Hungary’s prime minister has offered his government’s help to the head of the Transcarpathian Hungarian Cultural Association (KMKSZ) after Tuesday’s attack on the organisation’s headquarters in Uzhhorod, in western Ukraine.
In a video posted on his Facebook page, Viktor Orbán reassured László Brenzovics, who is the president of the association, that Transcarpathia’s Hungarians can count on the Hungarian government. Orbán offered KMKSZ financial assistance and help with repairing the damage done to its headquarters. In the early hours of Tuesday morning, an unidentified attacker placed an explosive device on one of the building’s windowsills which set the building on fire, destroying most of the ground floor. Brenzovics described the arson as
a terror attack.
The Hungarian Foreign Ministry condemned the attack and summoned Ukraine’s ambassador to Hungary over the incident. Foreign Minister Péter Szijjártó said the government expects Ukraine’s authorities to investigate the attack, identify and prosecute the perpetrators. The attack was also condemned by Hungary’s opposition parties as well as Ukrainian Foreign Minister Pavlo Klimkin and Hennadiy Moskal, governor of western Ukraine’s Zakarpattia Oblast.
FM Szijjártó discussed Tuesday’s attack with the head of the Organisation for Security and Cooperation in Europe (OSCE). Szijjártó said that in his telephone conversation with Thomas Greminger, he had repeated Hungary’s proposal that the OSCE’s special monitoring mission to Ukraine should establish a presence in Transcarpathia as well. The OSCE’s job is to prevent conflicts, Szijjártó said, adding that if the situation in Transcarpathia stayed as it currently is, it could have “dramatic consequences”. Szijjártó said that carrying out out Hungary’s initiative “would only be a matter of political will”, arguing that Greminger had confirmed that there was no legal obstacle to following through with it. The minister lamented the international community’s “silence” on the attack, saying that no country had spoken out against it or expressed its solidarity with Hungary. He said the situation in Ukraine was “serious”, with “nationalistic views gaining ground”. Szijjártó said this was also demonstrated by “the fact that Hungarians in Transcarpathia face constant intimidation”. Tuesday’s attack and the fact that it happened in a country looking to deepen its ties with both NATO and the European Union
crosses every line
This is the second time just over the course of February that the headquarters of KMKSZ has been attacked. In the early hours of Sunday, February 4, a petrol bomb was hurled at the same building. Since then the assailants behind the arson attempt have been identified as two Polish radicals from the right-wing extremist movement Falanga, according to Governor Moskal. The movement has a reputation of being pro-Russian, and some of their members have even fought in Donbass on the side of Russian separatists, and against Ukrainian forces. According to Moskal, their goal was probably to incite hatred between Ukrainian and Hungarian people. At the same time, last November Ukrainian patriot movement “Svoboda” held a rather intimidating rally in Beregovo (Beregszász) using fireworks and shouting nationalist slogans; they then went on to remove the Hungarian flag from the City Council building and tried to burn it. Soon after the events, police announced that those responsible would be prosecuted, although there have been no legal developments since then.

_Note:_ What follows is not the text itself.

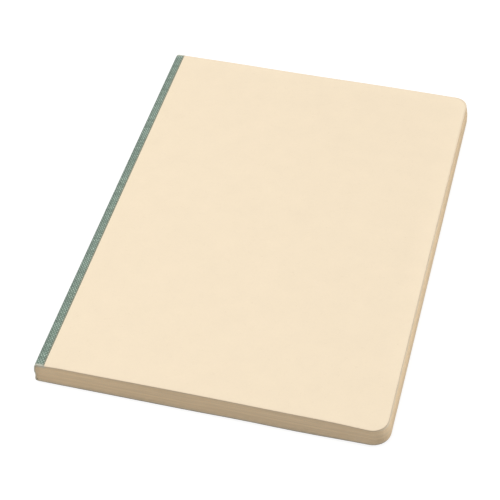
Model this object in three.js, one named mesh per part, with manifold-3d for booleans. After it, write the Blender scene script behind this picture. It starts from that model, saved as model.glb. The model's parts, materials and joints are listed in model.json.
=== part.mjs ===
// Softcover notebook: ten sewn sections between two card covers, held by a cloth tape over the spine.
// Millimetres, +Z up. The closed notebook lies on its back cover, with the spine at -X, the fore edge
// at +X, the tail edge at -Y and the head edge at +Y. The origin is the middle of the footprint.
import * as THREE from "three";
import { mergeVertices } from "three/addons/utils/BufferGeometryUtils.js";
import Module from "manifold-3d";

const wasm = await Module();
wasm.setup();

// Overall sheet size
const overallWidth = 148;
const overallLength = 210;
const cornerRadius = 8;
// How far the front cover's fore edge lies back from the back cover's, as a closed softcover leans.
const foreEdgeLean = 1.28;

// Card and paper
const coverThickness = 0.5;
const endpaperThickness = 0.12;
const leafThickness = 0.108;
const leavesPerSection = 8;
// The notebook falls open between its quarters: the sections in each, counted from the back cover.
const sectionsInQuarter = [2, 3, 3, 2];
// The air between two paper surfaces that part.
const pageAir = 0.025;

// Spine
const tapeThickness = 0.25;
// The strip of tape on each cover, from the spine's outer face.
const tapeOverCover = 4.4;
const liningThickness = 0.3;
// The inner radius of the lining where it turns towards a cover.
const spineRounding = 1.45;
const edgeClearance = 0.02;

// Sewing
const threadDiameter = 0.3;
const stitchClearance = 0.03;
const stitchCount = 4;
// From the tail or head edge to the nearest stitch hole.
const stitchMargin = 18;

// Faceting: an arc has twice as many flats
const cornerSegments = 4;
const spineSegments = 3;
const foldSegments = 4;
const threadSides = 6;

// Worked out from the driving sizes
const sectionCount = sectionsInQuarter.reduce((total, count) => total + count, 0);
const sectionThickness = leavesPerSection * leafThickness + pageAir;
const spineX = -overallWidth / 2;
const cornerRadiusOuter = spineRounding + liningThickness + tapeThickness;
const cornerRadiusTapeInner = cornerRadiusOuter - tapeThickness;
const cornerX = spineX + cornerRadiusOuter;
const foldRadius = sectionThickness / 2;
const channelRadius = threadDiameter / 2 + stitchClearance;
const halfLength = overallLength / 2;
const layers = stackLayers();
const overallThickness = layers.front_cover.top;

const looks = {
  card: new THREE.Color(0.96, 0.9, 0.8),
  endpaper: new THREE.Color(0.93, 0.88, 0.78),
  paper: new THREE.Color(0.87, 0.8, 0.67),
  tape: new THREE.Color(0.49, 0.59, 0.54),
  lining: new THREE.Color(0.84, 0.82, 0.76),
  thread: new THREE.Color(0.9, 0.87, 0.8),
};

const notebook = new THREE.Group();

function sectionName(index) {
  return "section_" + String(index).padStart(2, "0");
}

// The first and last section of each quarter of the page block.
function quarters() {
  let last = 0;
  return sectionsInQuarter.map((count) => {
    const first = last + 1;
    last += count;
    return { first, last };
  });
}

// Lays every sheet and section on the one below it, from the back cover up.
function stackLayers() {
  const stack = {};
  let height = 0;
  function lay(name, thickness) {
    stack[name] = { bottom: height, top: height + thickness };
    height += thickness;
  }
  lay("back_cover", coverThickness);
  lay("back_pastedown", endpaperThickness);
  height += pageAir;
  lay("back_flyleaf", endpaperThickness);
  for (const quarter of quarters()) {
    for (let index = quarter.first; index <= quarter.last; index += 1) {
      lay(sectionName(index), sectionThickness);
    }
    if (quarter.last < sectionCount) height += pageAir;
  }
  lay("front_flyleaf", endpaperThickness);
  height += pageAir;
  lay("front_pastedown", endpaperThickness);
  lay("front_cover", coverThickness);
  return stack;
}

function middleOf(layer) {
  return (layer.bottom + layer.top) / 2;
}

// The fore edge leans evenly, from the back cover out at the full width to the front cover.
function foreEdgeX(layer) {
  const share = layer.bottom / layers.front_cover.bottom;
  return overallWidth / 2 - foreEdgeLean * share;
}

// How far a surface on the spine's rounded corner lies in from the flat of the spine.
// The radius is the surface's own, about the corner's centre, and the height is where it is wanted.
function cornerInset(radius, height) {
  const depth = Math.min(height, overallThickness - height);
  const rise = THREE.MathUtils.clamp(cornerRadiusOuter - depth, 0, radius);
  return radius - Math.sqrt(radius * radius - rise * rise);
}

function toSolid(geometry) {
  const bare = geometry.clone();
  bare.deleteAttribute("normal");
  bare.deleteAttribute("uv");
  const merged = mergeVertices(bare, 1e-5);
  const mesh = new wasm.Mesh({
    numProp: 3,
    vertProperties: new Float32Array(merged.attributes.position.array),
    triVerts: new Uint32Array(merged.index.array),
  });
  return new wasm.Manifold(mesh);
}

function toGeometry(solid) {
  const mesh = solid.getMesh();
  const geometry = new THREE.BufferGeometry();
  geometry.setAttribute("position", new THREE.BufferAttribute(mesh.vertProperties, 3));
  geometry.setIndex(new THREE.BufferAttribute(mesh.triVerts, 1));
  geometry.computeVertexNormals();
  return geometry;
}

function box(low, high) {
  const size = new THREE.Vector3().subVectors(high, low);
  const centre = new THREE.Vector3().addVectors(low, high).multiplyScalar(0.5);
  const geometry = new THREE.BoxGeometry(size.x, size.y, size.z);
  geometry.translate(centre.x, centre.y, centre.z);
  return toSolid(geometry);
}

// Extrudes a profile drawn in X and Z over the whole length of the notebook.
function alongSpine(profile, curveSegments) {
  const options = { depth: overallLength, bevelEnabled: false, curveSegments };
  const geometry = new THREE.ExtrudeGeometry(profile, options);
  geometry.rotateX(Math.PI / 2);
  geometry.translate(0, halfLength, 0);
  return toSolid(geometry);
}

// Keeps what lies between two heights.
function slab(solid, bottom, top) {
  const low = new THREE.Vector3(-overallWidth, -overallLength, bottom);
  const high = new THREE.Vector3(overallWidth, overallLength, top);
  return solid.intersect(box(low, high));
}

// A flat sheet with the two rounded corners at its fore edge.
function sheet(layer, spineEdgeX) {
  const foreX = foreEdgeX(layer);
  const arcX = foreX - cornerRadius;
  const arcY = halfLength - cornerRadius;
  const outline = new THREE.Shape();
  outline.moveTo(spineEdgeX, -halfLength);
  outline.lineTo(arcX, -halfLength);
  outline.absarc(arcX, -arcY, cornerRadius, -Math.PI / 2, 0, false);
  outline.lineTo(foreX, arcY);
  outline.absarc(arcX, arcY, cornerRadius, 0, Math.PI / 2, false);
  outline.lineTo(spineEdgeX, halfLength);
  outline.closePath();
  const options = { depth: layer.top - layer.bottom, bevelEnabled: false, curveSegments: cornerSegments };
  const geometry = new THREE.ExtrudeGeometry(outline, options);
  geometry.translate(0, 0, layer.bottom);
  return toSolid(geometry);
}

function addPiece(name, solid, colour, roughness) {
  const material = new THREE.MeshStandardMaterial({ color: colour, roughness, metalness: 0 });
  const mesh = new THREE.Mesh(toGeometry(solid), material);
  mesh.name = name;
  notebook.add(mesh);
}

// A card cover. Its outer face is pressed down along the spine, so that the tape lies flush in it.
function addCover(name, tapeBottom) {
  const layer = layers[name];
  const card = sheet(layer, cornerX);
  const low = new THREE.Vector3(spineX, -overallLength, tapeBottom);
  const high = new THREE.Vector3(
    spineX + tapeOverCover + edgeClearance,
    overallLength,
    tapeBottom + tapeThickness,
  );
  addPiece(name, card.subtract(box(low, high)), looks.card, 0.85);
}

// An endpaper leaf, from the inside of the tape's bend to the fore edge.
function addEndpaper(name) {
  const layer = layers[name];
  const insets = [layer.bottom, layer.top].map((height) => cornerInset(cornerRadiusTapeInner, height));
  const edgeX = spineX + tapeThickness + Math.max(...insets) + edgeClearance;
  addPiece(name, sheet(layer, edgeX), looks.endpaper, 0.9);
}

// The centre line of a section's fold, which stays inside the lining's rounded corners.
function foldCentreX(layer) {
  const seat = spineX + tapeThickness + liningThickness + foldRadius + edgeClearance;
  return seat + cornerInset(spineRounding - foldRadius, middleOf(layer));
}

// The profile of a folded section: a round fold, a slit between its middle pages, and at the slit's
// end the channel that the inner fold leaves for the thread.
function sectionProfile(layer) {
  const foldX = foldCentreX(layer);
  const middle = middleOf(layer);
  const openX = overallWidth / 2 + 1;
  const slitAngle = Math.asin(pageAir / 2 / channelRadius);
  const slitX = foldX + channelRadius * Math.cos(slitAngle);
  const profile = new THREE.Shape();
  profile.moveTo(openX, layer.top);
  profile.lineTo(foldX, layer.top);
  profile.absarc(foldX, middle, foldRadius, Math.PI / 2, Math.PI * 1.5, false);
  profile.lineTo(openX, layer.bottom);
  profile.lineTo(openX, middle - pageAir / 2);
  profile.lineTo(slitX, middle - pageAir / 2);
  profile.absarc(foldX, middle, channelRadius, -slitAngle, slitAngle - 2 * Math.PI, true);
  profile.lineTo(openX, middle + pageAir / 2);
  profile.closePath();
  return profile;
}

// The stitch holes lie evenly along the fold, counted from the tail.
function stitchY(hole) {
  const span = overallLength - 2 * stitchMargin;
  return -span / 2 + (span * hole) / (stitchCount - 1);
}

// A section of folded sheets, with the holes that its thread comes out through.
function addSection(index) {
  const name = sectionName(index);
  const layer = layers[name];
  const foldX = foldCentreX(layer);
  const middle = middleOf(layer);
  let section = alongSpine(sectionProfile(layer), foldSegments).intersect(sheet(layer, spineX));
  for (let hole = 0; hole < stitchCount; hole += 1) {
    const y = stitchY(hole);
    const low = new THREE.Vector3(spineX, y - channelRadius, middle - channelRadius);
    const high = new THREE.Vector3(foldX, y + channelRadius, middle + channelRadius);
    section = section.subtract(box(low, high));
  }
  addPiece(name, section, looks.paper, 0.95);
}

// A section's thread: one run inside the fold, and at each hole the link that comes out to the lining.
function addThread(index) {
  const layer = layers[sectionName(index)];
  const foldX = foldCentreX(layer);
  const middle = middleOf(layer);
  const radius = threadDiameter / 2;
  const runLength = stitchY(stitchCount - 1) - stitchY(0) + threadDiameter;
  const run = new THREE.CylinderGeometry(radius, radius, runLength, threadSides);
  run.translate(foldX, 0, middle);
  let thread = toSolid(run);
  for (let hole = 0; hole < stitchCount; hole += 1) {
    const link = new THREE.CylinderGeometry(radius, radius, foldRadius, threadSides);
    link.rotateZ(Math.PI / 2);
    link.translate(foldX - foldRadius / 2, stitchY(hole), middle);
    thread = thread.add(toSolid(link));
  }
  const name = sectionName(index).replace("section", "sewing_thread");
  addPiece(name, thread, looks.thread, 0.8);
}

// The whole tape: a strip on each cover, joined by the bend over the spine.
function tapeProfile() {
  const stripX = spineX + tapeOverCover;
  const low = cornerRadiusOuter;
  const high = overallThickness - cornerRadiusOuter;
  const profile = new THREE.Shape();
  profile.moveTo(stripX, 0);
  profile.lineTo(cornerX, 0);
  profile.absarc(cornerX, low, cornerRadiusOuter, -Math.PI / 2, -Math.PI, true);
  profile.lineTo(spineX, high);
  profile.absarc(cornerX, high, cornerRadiusOuter, Math.PI, Math.PI / 2, true);
  profile.lineTo(stripX, overallThickness);
  profile.lineTo(stripX, overallThickness - tapeThickness);
  profile.lineTo(cornerX, overallThickness - tapeThickness);
  profile.absarc(cornerX, high, cornerRadiusTapeInner, Math.PI / 2, Math.PI, false);
  profile.lineTo(spineX + tapeThickness, low);
  profile.absarc(cornerX, low, cornerRadiusTapeInner, Math.PI, Math.PI * 1.5, false);
  profile.lineTo(stripX, tapeThickness);
  profile.closePath();
  return profile;
}

// The glued lining between the tape and the folds, round the same corners.
function liningProfile() {
  const low = cornerRadiusOuter;
  const high = overallThickness - cornerRadiusOuter;
  const profile = new THREE.Shape();
  profile.moveTo(cornerX, tapeThickness);
  profile.absarc(cornerX, low, cornerRadiusTapeInner, -Math.PI / 2, -Math.PI, true);
  profile.lineTo(spineX + tapeThickness, high);
  profile.absarc(cornerX, high, cornerRadiusTapeInner, Math.PI, Math.PI / 2, true);
  profile.lineTo(cornerX, high + spineRounding);
  profile.absarc(cornerX, high, spineRounding, Math.PI / 2, Math.PI, false);
  profile.lineTo(spineX + tapeThickness + liningThickness, low);
  profile.absarc(cornerX, low, spineRounding, Math.PI, Math.PI * 1.5, false);
  profile.closePath();
  return profile;
}

// Each quarter carries its own stretch of the tape and the lining. The outer ones reach over the
// flyleaves, up to the bend where a cover opens.
function addSpine() {
  const tape = alongSpine(tapeProfile(), spineSegments);
  const lining = alongSpine(liningProfile(), spineSegments);
  quarters().forEach(({ first, last }, index) => {
    const name = "quarter_" + (index + 1);
    const bottom = layers[sectionName(first)].bottom;
    const top = layers[sectionName(last)].top;
    const tapeBottom = first === 1 ? layers.back_flyleaf.bottom : bottom;
    const tapeTop = last === sectionCount ? layers.front_flyleaf.top : top;
    addPiece("spine_tape_" + name, slab(tape, tapeBottom, tapeTop), looks.tape, 0.9);
    addPiece("spine_lining_" + name, slab(lining, bottom, top), looks.lining, 0.9);
  });
  addPiece("back_tape_strip", slab(tape, -1, layers.back_pastedown.top), looks.tape, 0.9);
  addPiece(
    "front_tape_strip",
    slab(tape, layers.front_pastedown.bottom, overallThickness + 1),
    looks.tape,
    0.9,
  );
}

function addPageBlock() {
  for (let index = 1; index <= sectionCount; index += 1) {
    addSection(index);
    addThread(index);
  }
}

addCover("back_cover", 0);
addCover("front_cover", overallThickness - tapeThickness);
["back_pastedown", "back_flyleaf", "front_flyleaf", "front_pastedown"].forEach(addEndpaper);
addPageBlock();
addSpine();

export default notebook;
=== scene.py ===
"""Dresses the packed softcover notebook: card covers, folded sheets, cloth tape, lining and thread."""
import json
import math
import random

import bmesh
import bpy
from bpy.props import FloatProperty, FloatVectorProperty, IntProperty, PointerProperty
from mathutils import Matrix, Vector


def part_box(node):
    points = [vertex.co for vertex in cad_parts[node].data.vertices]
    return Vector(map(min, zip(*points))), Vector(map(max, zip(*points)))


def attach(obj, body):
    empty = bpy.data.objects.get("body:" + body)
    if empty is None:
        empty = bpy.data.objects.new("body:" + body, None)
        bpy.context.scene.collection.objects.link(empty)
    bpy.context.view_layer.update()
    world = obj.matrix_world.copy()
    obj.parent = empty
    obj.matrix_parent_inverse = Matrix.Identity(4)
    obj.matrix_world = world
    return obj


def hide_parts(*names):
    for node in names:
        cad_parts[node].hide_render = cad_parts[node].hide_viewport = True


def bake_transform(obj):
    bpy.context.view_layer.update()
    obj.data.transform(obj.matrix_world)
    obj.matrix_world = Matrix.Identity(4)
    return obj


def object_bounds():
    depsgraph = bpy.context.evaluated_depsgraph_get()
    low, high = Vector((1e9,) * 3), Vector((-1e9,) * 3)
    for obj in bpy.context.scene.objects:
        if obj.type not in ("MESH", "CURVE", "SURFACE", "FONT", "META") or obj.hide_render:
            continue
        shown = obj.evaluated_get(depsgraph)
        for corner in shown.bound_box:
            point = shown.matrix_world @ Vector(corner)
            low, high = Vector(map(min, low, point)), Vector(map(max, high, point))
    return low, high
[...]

And recently, Ukrainian nationalists published a threatening video on YouTube in which four unknown Ukrainian nationalists in paramilitary garb can be seen holding up a Ukrainian flag and the flag of the Ukrainian Resurgent Army which was a nationalist paramilitary and then partisan army during and after World War II. The four men then set fire to a Polish and a Hungarian flag while claiming that they won’t tolerate that Hungarians and Poles ‘endanger Ukraine’s territorial integrity’, and they won’t wait until they get stabbed in the back.

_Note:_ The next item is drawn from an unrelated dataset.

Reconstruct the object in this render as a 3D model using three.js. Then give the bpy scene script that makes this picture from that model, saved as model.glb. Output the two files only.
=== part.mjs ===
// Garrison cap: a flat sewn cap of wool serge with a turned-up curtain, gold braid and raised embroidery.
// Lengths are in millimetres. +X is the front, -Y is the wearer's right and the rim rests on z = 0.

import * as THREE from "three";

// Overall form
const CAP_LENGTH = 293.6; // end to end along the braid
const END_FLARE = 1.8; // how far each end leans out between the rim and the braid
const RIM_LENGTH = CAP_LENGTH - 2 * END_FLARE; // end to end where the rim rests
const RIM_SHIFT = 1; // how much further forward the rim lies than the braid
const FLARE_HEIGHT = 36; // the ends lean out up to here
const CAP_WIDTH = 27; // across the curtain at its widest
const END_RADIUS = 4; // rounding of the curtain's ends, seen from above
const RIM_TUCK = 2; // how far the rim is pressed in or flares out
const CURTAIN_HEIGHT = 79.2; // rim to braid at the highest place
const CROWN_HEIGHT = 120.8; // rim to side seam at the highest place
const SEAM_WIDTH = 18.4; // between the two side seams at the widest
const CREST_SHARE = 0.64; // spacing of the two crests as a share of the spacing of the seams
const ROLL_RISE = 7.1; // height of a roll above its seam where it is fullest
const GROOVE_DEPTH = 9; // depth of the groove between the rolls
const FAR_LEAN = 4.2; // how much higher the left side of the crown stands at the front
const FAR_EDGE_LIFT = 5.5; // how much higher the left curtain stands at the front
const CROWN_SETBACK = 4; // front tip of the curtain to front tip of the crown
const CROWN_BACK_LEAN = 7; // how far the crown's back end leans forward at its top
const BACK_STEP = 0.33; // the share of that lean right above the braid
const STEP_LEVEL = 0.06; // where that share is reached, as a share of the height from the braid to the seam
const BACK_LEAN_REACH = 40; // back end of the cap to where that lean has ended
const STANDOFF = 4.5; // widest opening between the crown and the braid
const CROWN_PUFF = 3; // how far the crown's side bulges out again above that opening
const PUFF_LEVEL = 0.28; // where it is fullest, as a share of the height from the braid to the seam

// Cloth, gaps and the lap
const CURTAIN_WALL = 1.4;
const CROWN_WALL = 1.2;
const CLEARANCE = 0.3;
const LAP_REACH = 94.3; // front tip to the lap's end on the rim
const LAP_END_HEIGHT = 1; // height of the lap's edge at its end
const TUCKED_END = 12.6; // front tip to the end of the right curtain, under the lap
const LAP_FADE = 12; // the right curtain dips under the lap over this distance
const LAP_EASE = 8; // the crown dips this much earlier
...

Relations between Ukraine and Hungary have been quite tense over the course of the last several months. Ukraine views the Hungarian government’s Russia policy with distrust, while Ukraine’s controversial education law has become one of the main topics of debate (you can read our blog post on the topic here) between the two countries. While it purportedly aims to “modernize education” through reforms, the 7th paragraph of the law states that Ukraine’s official language in education is Ukrainian and the use of minority languages is allowed only in the first four grades of primary education. Shortly after its passage, the Orbán government declared that all diplomatic means would be used to make Ukraine withdraw the legislation. Hungary has been one of the most active supporters of Ukraine’s EU and NATO integration efforts in the past, but this support has since eroded over the education law dispute, with Hungary recently vetoing a meeting of the NATO-Ukraine Commission.